* [Do this] Repeat all of the material exactly as given.
:: Provided data
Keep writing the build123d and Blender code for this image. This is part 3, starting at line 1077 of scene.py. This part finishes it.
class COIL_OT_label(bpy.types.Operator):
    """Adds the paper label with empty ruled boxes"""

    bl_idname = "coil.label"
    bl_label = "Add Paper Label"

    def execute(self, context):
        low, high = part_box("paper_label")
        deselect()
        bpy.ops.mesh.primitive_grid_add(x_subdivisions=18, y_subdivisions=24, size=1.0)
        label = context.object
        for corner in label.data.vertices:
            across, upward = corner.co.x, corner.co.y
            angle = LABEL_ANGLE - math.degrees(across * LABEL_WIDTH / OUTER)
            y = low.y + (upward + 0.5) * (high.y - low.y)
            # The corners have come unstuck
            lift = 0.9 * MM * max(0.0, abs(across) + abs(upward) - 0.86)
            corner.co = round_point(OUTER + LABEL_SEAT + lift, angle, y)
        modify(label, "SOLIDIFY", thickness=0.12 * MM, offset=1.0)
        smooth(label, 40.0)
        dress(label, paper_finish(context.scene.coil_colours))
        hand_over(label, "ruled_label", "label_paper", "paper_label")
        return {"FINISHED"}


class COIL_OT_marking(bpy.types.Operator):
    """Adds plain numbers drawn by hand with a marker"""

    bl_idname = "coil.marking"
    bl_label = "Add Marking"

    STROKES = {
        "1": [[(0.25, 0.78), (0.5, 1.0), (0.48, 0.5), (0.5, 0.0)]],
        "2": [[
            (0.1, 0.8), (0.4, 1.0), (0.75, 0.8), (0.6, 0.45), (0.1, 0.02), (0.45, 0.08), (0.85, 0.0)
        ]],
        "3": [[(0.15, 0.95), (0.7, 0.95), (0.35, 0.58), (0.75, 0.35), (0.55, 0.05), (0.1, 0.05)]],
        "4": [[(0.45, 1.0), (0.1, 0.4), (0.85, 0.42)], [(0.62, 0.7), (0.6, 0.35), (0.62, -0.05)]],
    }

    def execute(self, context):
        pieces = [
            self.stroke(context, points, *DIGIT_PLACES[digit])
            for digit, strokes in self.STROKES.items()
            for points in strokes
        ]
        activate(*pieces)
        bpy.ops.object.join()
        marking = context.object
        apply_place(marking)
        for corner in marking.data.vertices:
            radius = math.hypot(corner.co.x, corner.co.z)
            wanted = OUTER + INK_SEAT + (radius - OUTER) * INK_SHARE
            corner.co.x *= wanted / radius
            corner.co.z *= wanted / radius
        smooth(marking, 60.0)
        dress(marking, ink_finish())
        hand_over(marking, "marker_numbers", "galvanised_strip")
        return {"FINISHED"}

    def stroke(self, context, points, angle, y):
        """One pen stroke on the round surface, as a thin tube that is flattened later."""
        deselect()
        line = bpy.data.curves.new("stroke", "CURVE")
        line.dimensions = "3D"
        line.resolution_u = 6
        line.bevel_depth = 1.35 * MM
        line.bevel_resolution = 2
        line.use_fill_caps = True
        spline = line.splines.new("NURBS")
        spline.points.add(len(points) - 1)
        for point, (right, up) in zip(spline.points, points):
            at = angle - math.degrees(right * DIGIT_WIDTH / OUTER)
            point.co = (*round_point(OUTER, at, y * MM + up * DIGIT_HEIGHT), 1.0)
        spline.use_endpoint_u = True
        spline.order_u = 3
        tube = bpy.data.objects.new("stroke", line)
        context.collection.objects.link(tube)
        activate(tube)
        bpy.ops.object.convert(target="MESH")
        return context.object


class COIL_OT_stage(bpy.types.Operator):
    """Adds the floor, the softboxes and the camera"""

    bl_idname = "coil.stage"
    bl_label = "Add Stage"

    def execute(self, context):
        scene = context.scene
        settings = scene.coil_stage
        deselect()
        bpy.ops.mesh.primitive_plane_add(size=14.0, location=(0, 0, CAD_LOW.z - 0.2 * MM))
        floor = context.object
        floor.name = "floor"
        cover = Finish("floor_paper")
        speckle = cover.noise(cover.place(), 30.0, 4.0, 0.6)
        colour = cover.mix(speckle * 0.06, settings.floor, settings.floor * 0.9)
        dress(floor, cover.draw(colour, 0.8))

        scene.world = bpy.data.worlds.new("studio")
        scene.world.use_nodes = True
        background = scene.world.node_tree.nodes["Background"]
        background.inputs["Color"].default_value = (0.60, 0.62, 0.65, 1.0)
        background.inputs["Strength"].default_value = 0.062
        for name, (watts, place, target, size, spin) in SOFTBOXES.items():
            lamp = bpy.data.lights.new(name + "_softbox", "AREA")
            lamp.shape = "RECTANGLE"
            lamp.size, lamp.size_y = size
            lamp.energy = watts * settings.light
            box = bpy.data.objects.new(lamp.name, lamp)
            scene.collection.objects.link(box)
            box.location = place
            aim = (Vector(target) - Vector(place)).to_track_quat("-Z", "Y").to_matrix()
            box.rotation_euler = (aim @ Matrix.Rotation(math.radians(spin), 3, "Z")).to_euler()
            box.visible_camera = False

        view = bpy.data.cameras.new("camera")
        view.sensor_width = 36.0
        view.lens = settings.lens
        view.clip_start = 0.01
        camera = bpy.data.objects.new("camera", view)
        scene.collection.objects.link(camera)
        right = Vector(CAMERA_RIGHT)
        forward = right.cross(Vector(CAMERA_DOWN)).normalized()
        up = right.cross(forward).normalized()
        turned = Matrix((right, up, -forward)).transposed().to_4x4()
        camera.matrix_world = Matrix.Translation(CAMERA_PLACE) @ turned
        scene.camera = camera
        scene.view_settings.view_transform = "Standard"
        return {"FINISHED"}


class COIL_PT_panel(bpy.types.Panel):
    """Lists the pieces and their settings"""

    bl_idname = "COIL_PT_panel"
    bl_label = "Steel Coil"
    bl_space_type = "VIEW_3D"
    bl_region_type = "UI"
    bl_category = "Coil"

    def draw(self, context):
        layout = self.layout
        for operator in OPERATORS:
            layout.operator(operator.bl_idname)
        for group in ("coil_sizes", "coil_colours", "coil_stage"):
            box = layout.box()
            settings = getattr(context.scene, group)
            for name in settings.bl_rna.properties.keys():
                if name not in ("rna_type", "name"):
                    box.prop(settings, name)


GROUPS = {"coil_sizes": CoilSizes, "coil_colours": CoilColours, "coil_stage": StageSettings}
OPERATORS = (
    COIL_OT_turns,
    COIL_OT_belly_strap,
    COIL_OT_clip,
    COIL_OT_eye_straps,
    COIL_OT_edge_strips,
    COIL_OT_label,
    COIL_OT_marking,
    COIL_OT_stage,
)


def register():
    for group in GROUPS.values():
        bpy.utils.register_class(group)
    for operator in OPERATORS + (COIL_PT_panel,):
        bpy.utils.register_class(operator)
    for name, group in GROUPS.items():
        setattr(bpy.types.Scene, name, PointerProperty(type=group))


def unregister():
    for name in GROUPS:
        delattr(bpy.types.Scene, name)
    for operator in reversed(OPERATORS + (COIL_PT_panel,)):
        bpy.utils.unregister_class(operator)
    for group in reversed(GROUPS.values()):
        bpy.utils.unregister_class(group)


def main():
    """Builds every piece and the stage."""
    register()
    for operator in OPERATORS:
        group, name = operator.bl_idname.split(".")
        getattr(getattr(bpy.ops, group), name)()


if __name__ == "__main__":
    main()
::::
* [Result]
Keep writing the build123d and Blender code for this image. This is part 3, starting at line 1077 of scene.py. This part finishes it.
class COIL_OT_label(bpy.types.Operator):
    """Adds the paper label with empty ruled boxes"""

    bl_idname = "coil.label"
    bl_label = "Add Paper Label"

    def execute(self, context):
        low, high = part_box("paper_label")
        deselect()
        bpy.ops.mesh.primitive_grid_add(x_subdivisions=18, y_subdivisions=24, size=1.0)
        label = context.object
        for corner in label.data.vertices:
            across, upward = corner.co.x, corner.co.y
            angle = LABEL_ANGLE - math.degrees(across * LABEL_WIDTH / OUTER)
            y = low.y + (upward + 0.5) * (high.y - low.y)
            # The corners have come unstuck
            lift = 0.9 * MM * max(0.0, abs(across) + abs(upward) - 0.86)
            corner.co = round_point(OUTER + LABEL_SEAT + lift, angle, y)
        modify(label, "SOLIDIFY", thickness=0.12 * MM, offset=1.0)
        smooth(label, 40.0)
        dress(label, paper_finish(context.scene.coil_colours))
        hand_over(label, "ruled_label", "label_paper", "paper_label")
        return {"FINISHED"}


class COIL_OT_marking(bpy.types.Operator):
    """Adds plain numbers drawn by hand with a marker"""

    bl_idname = "coil.marking"
    bl_label = "Add Marking"

    STROKES = {
        "1": [[(0.25, 0.78), (0.5, 1.0), (0.48, 0.5), (0.5, 0.0)]],
        "2": [[
            (0.1, 0.8), (0.4, 1.0), (0.75, 0.8), (0.6, 0.45), (0.1, 0.02), (0.45, 0.08), (0.85, 0.0)
        ]],
        "3": [[(0.15, 0.95), (0.7, 0.95), (0.35, 0.58), (0.75, 0.35), (0.55, 0.05), (0.1, 0.05)]],
        "4": [[(0.45, 1.0), (0.1, 0.4), (0.85, 0.42)], [(0.62, 0.7), (0.6, 0.35), (0.62, -0.05)]],
    }

    def execute(self, context):
        pieces = [
            self.stroke(context, points, *DIGIT_PLACES[digit])
            for digit, strokes in self.STROKES.items()
            for points in strokes
        ]
        activate(*pieces)
        bpy.ops.object.join()
        marking = context.object
        apply_place(marking)
        for corner in marking.data.vertices:
            radius = math.hypot(corner.co.x, corner.co.z)
            wanted = OUTER + INK_SEAT + (radius - OUTER) * INK_SHARE
            corner.co.x *= wanted / radius
            corner.co.z *= wanted / radius
        smooth(marking, 60.0)
        dress(marking, ink_finish())
        hand_over(marking, "marker_numbers", "galvanised_strip")
        return {"FINISHED"}

    def stroke(self, context, points, angle, y):
        """One pen stroke on the round surface, as a thin tube that is flattened later."""
        deselect()
        line = bpy.data.curves.new("stroke", "CURVE")
        line.dimensions = "3D"
        line.resolution_u = 6
        line.bevel_depth = 1.35 * MM
        line.bevel_resolution = 2
        line.use_fill_caps = True
        spline = line.splines.new("NURBS")
        spline.points.add(len(points) - 1)
        for point, (right, up) in zip(spline.points, points):
            at = angle - math.degrees(right * DIGIT_WIDTH / OUTER)
            point.co = (*round_point(OUTER, at, y * MM + up * DIGIT_HEIGHT), 1.0)
        spline.use_endpoint_u = True
        spline.order_u = 3
        tube = bpy.data.objects.new("stroke", line)
        context.collection.objects.link(tube)
        activate(tube)
        bpy.ops.object.convert(target="MESH")
        return context.object


class COIL_OT_stage(bpy.types.Operator):
    """Adds the floor, the softboxes and the camera"""

    bl_idname = "coil.stage"
    bl_label = "Add Stage"

    def execute(self, context):
        scene = context.scene
        settings = scene.coil_stage
        deselect()
        bpy.ops.mesh.primitive_plane_add(size=14.0, location=(0, 0, CAD_LOW.z - 0.2 * MM))
        floor = context.object
        floor.name = "floor"
        cover = Finish("floor_paper")
        speckle = cover.noise(cover.place(), 30.0, 4.0, 0.6)
        colour = cover.mix(speckle * 0.06, settings.floor, settings.floor * 0.9)
        dress(floor, cover.draw(colour, 0.8))

        scene.world = bpy.data.worlds.new("studio")
        scene.world.use_nodes = True
        background = scene.world.node_tree.nodes["Background"]
        background.inputs["Color"].default_value = (0.60, 0.62, 0.65, 1.0)
        background.inputs["Strength"].default_value = 0.062
        for name, (watts, place, target, size, spin) in SOFTBOXES.items():
            lamp = bpy.data.lights.new(name + "_softbox", "AREA")
            lamp.shape = "RECTANGLE"
            lamp.size, lamp.size_y = size
            lamp.energy = watts * settings.light
            box = bpy.data.objects.new(lamp.name, lamp)
            scene.collection.objects.link(box)
            box.location = place
            aim = (Vector(target) - Vector(place)).to_track_quat("-Z", "Y").to_matrix()
            box.rotation_euler = (aim @ Matrix.Rotation(math.radians(spin), 3, "Z")).to_euler()
            box.visible_camera = False

        view = bpy.data.cameras.new("camera")
        view.sensor_width = 36.0
        view.lens = settings.lens
        view.clip_start = 0.01
        camera = bpy.data.objects.new("camera", view)
        scene.collection.objects.link(camera)
        right = Vector(CAMERA_RIGHT)
        forward = right.cross(Vector(CAMERA_DOWN)).normalized()
        up = right.cross(forward).normalized()
        turned = Matrix((right, up, -forward)).transposed().to_4x4()
        camera.matrix_world = Matrix.Translation(CAMERA_PLACE) @ turned
        scene.camera = camera
        scene.view_settings.view_transform = "Standard"
        return {"FINISHED"}


class COIL_PT_panel(bpy.types.Panel):
    """Lists the pieces and their settings"""

    bl_idname = "COIL_PT_panel"
    bl_label = "Steel Coil"
    bl_space_type = "VIEW_3D"
    bl_region_type = "UI"
    bl_category = "Coil"

    def draw(self, context):
        layout = self.layout
        for operator in OPERATORS:
            layout.operator(operator.bl_idname)
        for group in ("coil_sizes", "coil_colours", "coil_stage"):
            box = layout.box()
            settings = getattr(context.scene, group)
            for name in settings.bl_rna.properties.keys():
                if name not in ("rna_type", "name"):
                    box.prop(settings, name)


GROUPS = {"coil_sizes": CoilSizes, "coil_colours": CoilColours, "coil_stage": StageSettings}
OPERATORS = (
    COIL_OT_turns,
    COIL_OT_belly_strap,
    COIL_OT_clip,
    COIL_OT_eye_straps,
    COIL_OT_edge_strips,
    COIL_OT_label,
    COIL_OT_marking,
    COIL_OT_stage,
)


def register():
    for group in GROUPS.values():
        bpy.utils.register_class(group)
    for operator in OPERATORS + (COIL_PT_panel,):
        bpy.utils.register_class(operator)
    for name, group in GROUPS.items():
        setattr(bpy.types.Scene, name, PointerProperty(type=group))


def unregister():
    for name in GROUPS:
        delattr(bpy.types.Scene, name)
    for operator in reversed(OPERATORS + (COIL_PT_panel,)):
        bpy.utils.unregister_class(operator)
    for group in reversed(GROUPS.values()):
        bpy.utils.unregister_class(group)


def main():
    """Builds every piece and the stage."""
    register()
    for operator in OPERATORS:
        group, name = operator.bl_idname.split(".")
        getattr(getattr(bpy.ops, group), name)()


if __name__ == "__main__":
    main()